Adya deals with the fact that awakening can be disorienting, and even painful, because in finding the truth we need to look at things more honestly, and this might be difficult. He says in fact that “in order to awaken, we must break out of the paradigm of always seeking to feel better.” He points out that once the enlightened state begins to manifest, there is a conflict with the remaining ego. Sometimes there is a conflict because they ego is dissolving, and the personality is changing. This presents the problem of coping with change. Sometimes the ego tries to co-opt the enlightened experience. The ego, for example, says “How do I stay in the awakened state?” The awakened state has no need of such questions, of course. Better questions for the ego, Adya points out, would be, “How is it that I’m unenlightening myself? How is it specifically that I’m putting myself back in illusion.” Enlightenment is, clearly a process.
One thing that disappointed me, in a small way, about Adya’s presentation of this process was that there’s no reference to the traditional Buddhist conception of the stages of awakening: stream entry, once-returner, non-returner, arahant. There are, naturally, other ways to approach the process of awakening (even within the Buddhist tradition — and the categories I mentioned are not used in the Zen tradition he is steeped in) but I would have liked to see his take on these stages of enlightenment. However, Adya does things his own way, and uses his own language and images, which is actually rather refreshing. His presentation is lively, and original, and it is engaging because of its being utterly unfettered by traditional language.

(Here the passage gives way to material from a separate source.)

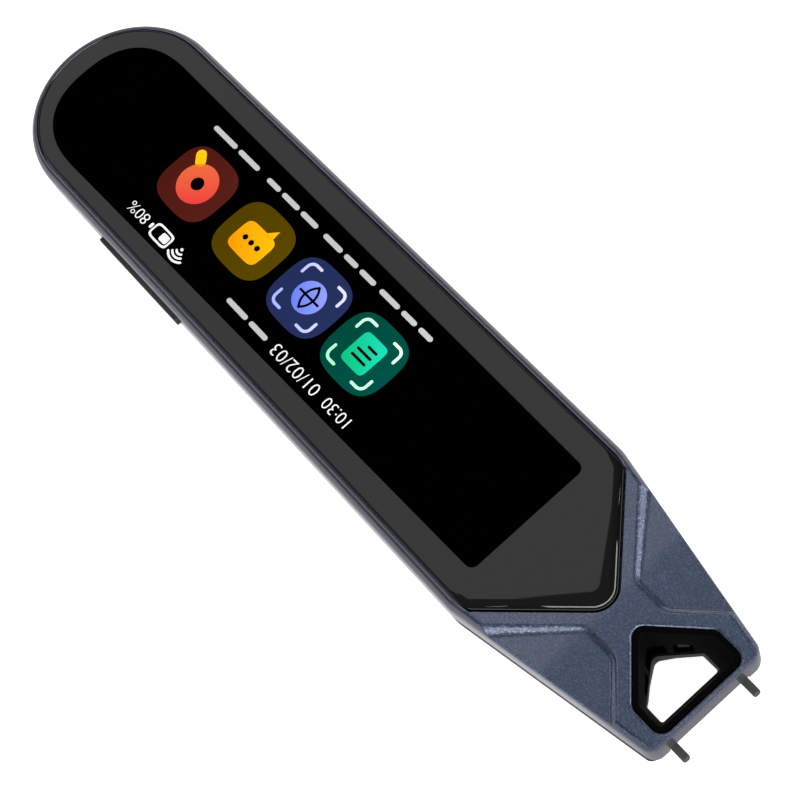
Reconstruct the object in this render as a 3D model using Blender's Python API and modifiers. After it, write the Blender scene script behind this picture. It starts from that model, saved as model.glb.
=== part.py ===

The author offers up a fair degree of spiritual autobiography, detailing his “first awakening” at the age of 25, and his “final awakening” at the age of 32, along with the ups and downs that came in between. Sometimes he seems a little coy; he repeatedly mentions his “Zen teacher,” under whom he studied for 14 or 15 years, without once mentioning her name. (I know from other sources that her name is Arvis Joen Justi, and that she was a disciple, although not an appointed Dharma Heir, of Maezumi Roshi. She’s now retired, so perhaps Adya didn’t want a bunch of readers seeking her out so that they could replicate his path). Other times he seems very candid, talking for example about a post-awakening “dysfunctional disaster” of a relationship, although he spares us the details.
As a teacher, Adya strikes me as being very nondogmatic. Teachers of nondualism can be very strong on criticizing the active cultivation of awakening through meditation and other practices. You’re supposed to just “wake up” without all of that malarky (although often those same teachers have done a lot of meditation themselves). Adya is careful not to cling to a position on this. “The truth,” he says, “never lies in any polarized statement or dualistic formulation.” Thus he recognizes that there are times we should push forward with effort, and other times we should “let grace do what only grace can do.”
Whether or not you’re awakened, and whether or not you’re on the Buddhist path, I think you’ll enjoy spending time with this very fresh, creative teacher.